How Being More Productive Starts With Doing Nothing

This persuasive but behind-a-pay-wall Wall Street Journal article by Annemarie Dooling weaves in a discussion with Barb. Key grafs: 

“In our efforts to squeeze every second from the day, it seems counterintuitive to watch a pot of coffee boil or gaze out the window. But your brain uses those free periods for important cleanup work, neuroscience research indicates. And during the pandemic, as the boundaries between work and home have blurred, it has become harder to create mental breaks.

“Even brief timeouts help the brain reinforce long-term learning and productivity. You come out of downtime able to learn more, and can access that learning faster. “‘When you take a break, you may want to do something mind-consuming to help with motivation, but technically your best way of taking a break is to do something mindless,’ says Barbara Oakley, a professor of engineering at Oakland University in Michigan who teaches a popular online course on how to open your mind to learning.” 

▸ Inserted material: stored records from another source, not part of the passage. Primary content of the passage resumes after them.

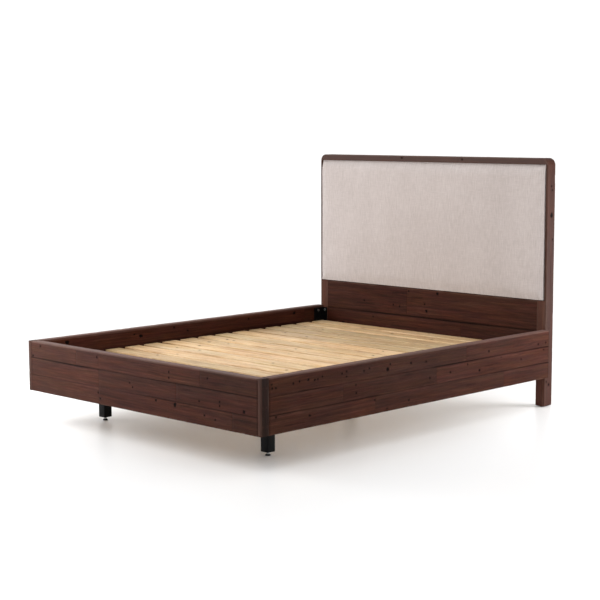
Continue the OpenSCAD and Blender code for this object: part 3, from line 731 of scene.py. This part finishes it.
def make_post(side, outward, seed):
    """A post: rebated beside the panel, eased on its outer arrises and round at its outer top corner."""
    node = f"headboard_post_{side}"
    low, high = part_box(node)
    bottom, top = low.z / MM, high.z / MM
    notch = POST_W - (high.x - panel_high.x if side == "right" else panel_low.x - low.x) / MM
    straight = top - CORNER_R - bottom
    section = [(notch, 0, 1.2, 5), (POST_W, 0, EASE, 7), (POST_W, POST_D, EASE, 8), (0, POST_D, 1.5, 14),
               (0, REBATE, 0, 7), (notch, REBATE, 0, 5)]
    zone = [panel_low.z / MM - bottom, panel_high.z / MM - bottom]
    # Painted shade on the front, the outer side and the rebate's wall, with a touch of painted sheen
    post = Board(straight + CORNER_R * math.pi / 2, section, 7, tones=(0.2,), end_r=2, seed=seed, worn=0.45,
                 extra=[z + off for z in zone for off in (-0.15, 0.15)],
                 shades={FRONT: 0.85, OUTER: 0.95, WALL: 0.6}, faded={FRONT: 0.04, OUTER: 0.02})
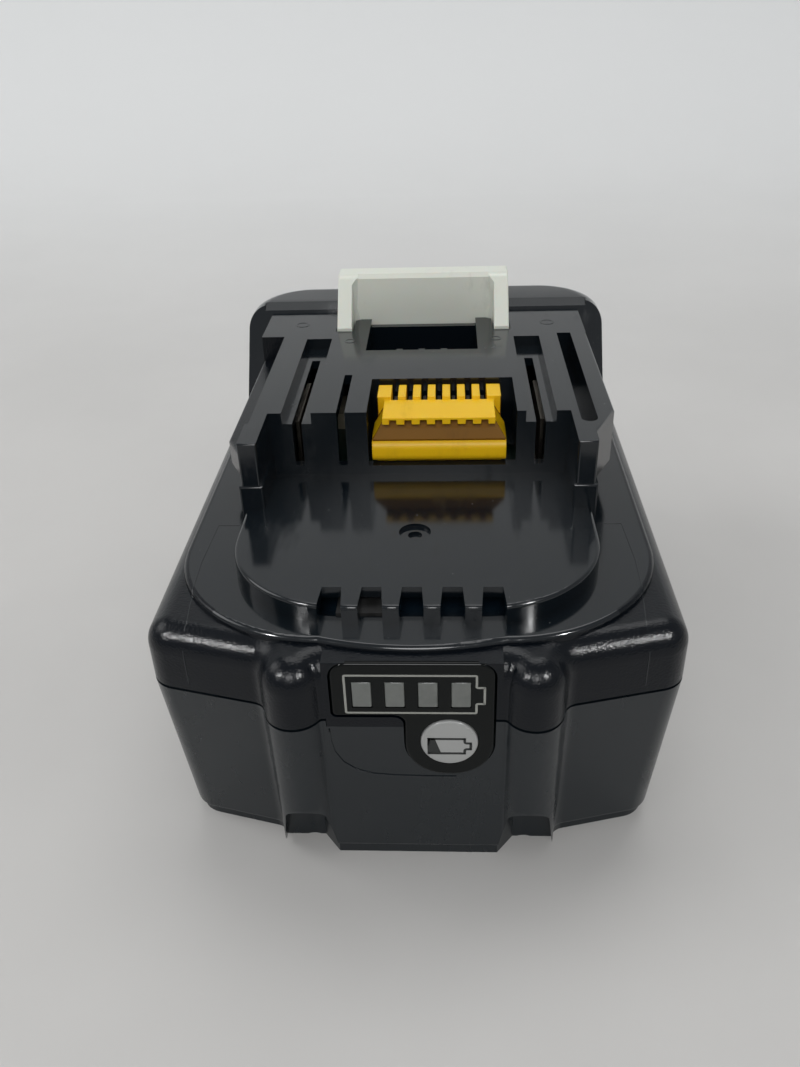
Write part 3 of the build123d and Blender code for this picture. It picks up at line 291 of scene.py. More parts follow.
@dataclass(frozen=True)
class Moulded(Finish):
    """Injection-moulded plastic with grain, flow marks, smudges, dust and rubbed edges."""

    colour: Colour
    roughness: float = 0.35
    grain_per_m: float = 5200.0
    grain_depth: float = 0.006
    coarse: float = 0.3
    tone: float = 0.25
    smudge: float = 0.12
    grime_and_shade: float = 0.0
    grime_and_shade_colour: Colour = (0.05, 0.045, 0.04)
    dust: float = 0.12
    dust_colour: Colour = (0.5, 0.5, 0.48)
    wear: float = 0.35
    wear_colour: Colour = (0.16, 0.16, 0.17)
    subsurface: float = 0.0
    specular: float = 0.5
    tone_per_m: float = 45.0
    patches: Layer = (70.0, 0.5)
    wear_per_m: float = 300.0
    dust_per_m: float = 900.0
    dust_roughness: float = 0.4
    subsurface_mm: float = 0.8

    def paint(self, graph: Graph) -> Paint:
        """Returns the shader's inputs."""
        colour = graph.scale(self.colour, graph.effect(Effect.TONE, self.tone_per_m, self.tone))
        smudge = graph.effect(Effect.SMUDGE, *self.patches)
        # Dark patches of dirt; in the connector neck's finish they also darken its painted shade.
        if self.grime_and_shade:
            colour = graph.blend(graph.math("MULTIPLY", smudge, self.grime_and_shade), colour, self.grime_and_shade_colour)
        rubbed = graph.effect(Effect.WEAR, self.wear_per_m, self.wear)
        colour = graph.blend(rubbed, colour, self.wear_colour)
        specks = graph.effect(Effect.DUST, self.dust_per_m, self.dust)
        rough = graph.grow(smudge, self.smudge, self.roughness)
        grain = graph.effect(Effect.GRAIN, self.grain_per_m, self.coarse)
        return {
            "Base Color": graph.blend(specks, colour, self.dust_colour),
            "Roughness": graph.grow(specks, self.dust_roughness, rough),
            "Normal": graph.relief(grain, self.grain_depth),
            "Specular IOR Level": self.specular,
            "Subsurface Weight": self.subsurface,
            "Subsurface Scale": self.subsurface_mm * MM,
        }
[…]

(And we know which course Annemarie means! 😉 )

Learning How to Learn is Helpful Even For More Advanced Materials

LHTLer Nikolai Pankratiev writes to tell us “I just want to say a BIG THANK YOU for your great course Learning How to Learn. I was looking for some tips on how to learn Tensorflow—a highly technical course from Google involving Artificial Intelligence. Someone mentioned your course as a good starting point. Despite initial skepticism, I decided to follow the course—it was a great experience! Very importantly I learned some psychologically liberating tricks that reinforced my engagement to learn. Thank you very much.”


Last week, we alluded to the eye-popping read, The Miseducation of America’s Elites,” by the former New York Times reporter Bari Weiss, noting that she had resigned due to the rampant anti-Semitism in the New York Times workplace. As several astute LHTLers have pointed out, Bari actually resigned due to a number of factors, including anti-Semitism, cancel culture, intolerance to differing opinions of management and staff, bad office environment in general, the firing of a colleague, and more. We stand corrected!

That’s all for this week. Have a happy week in Learning How to Learn!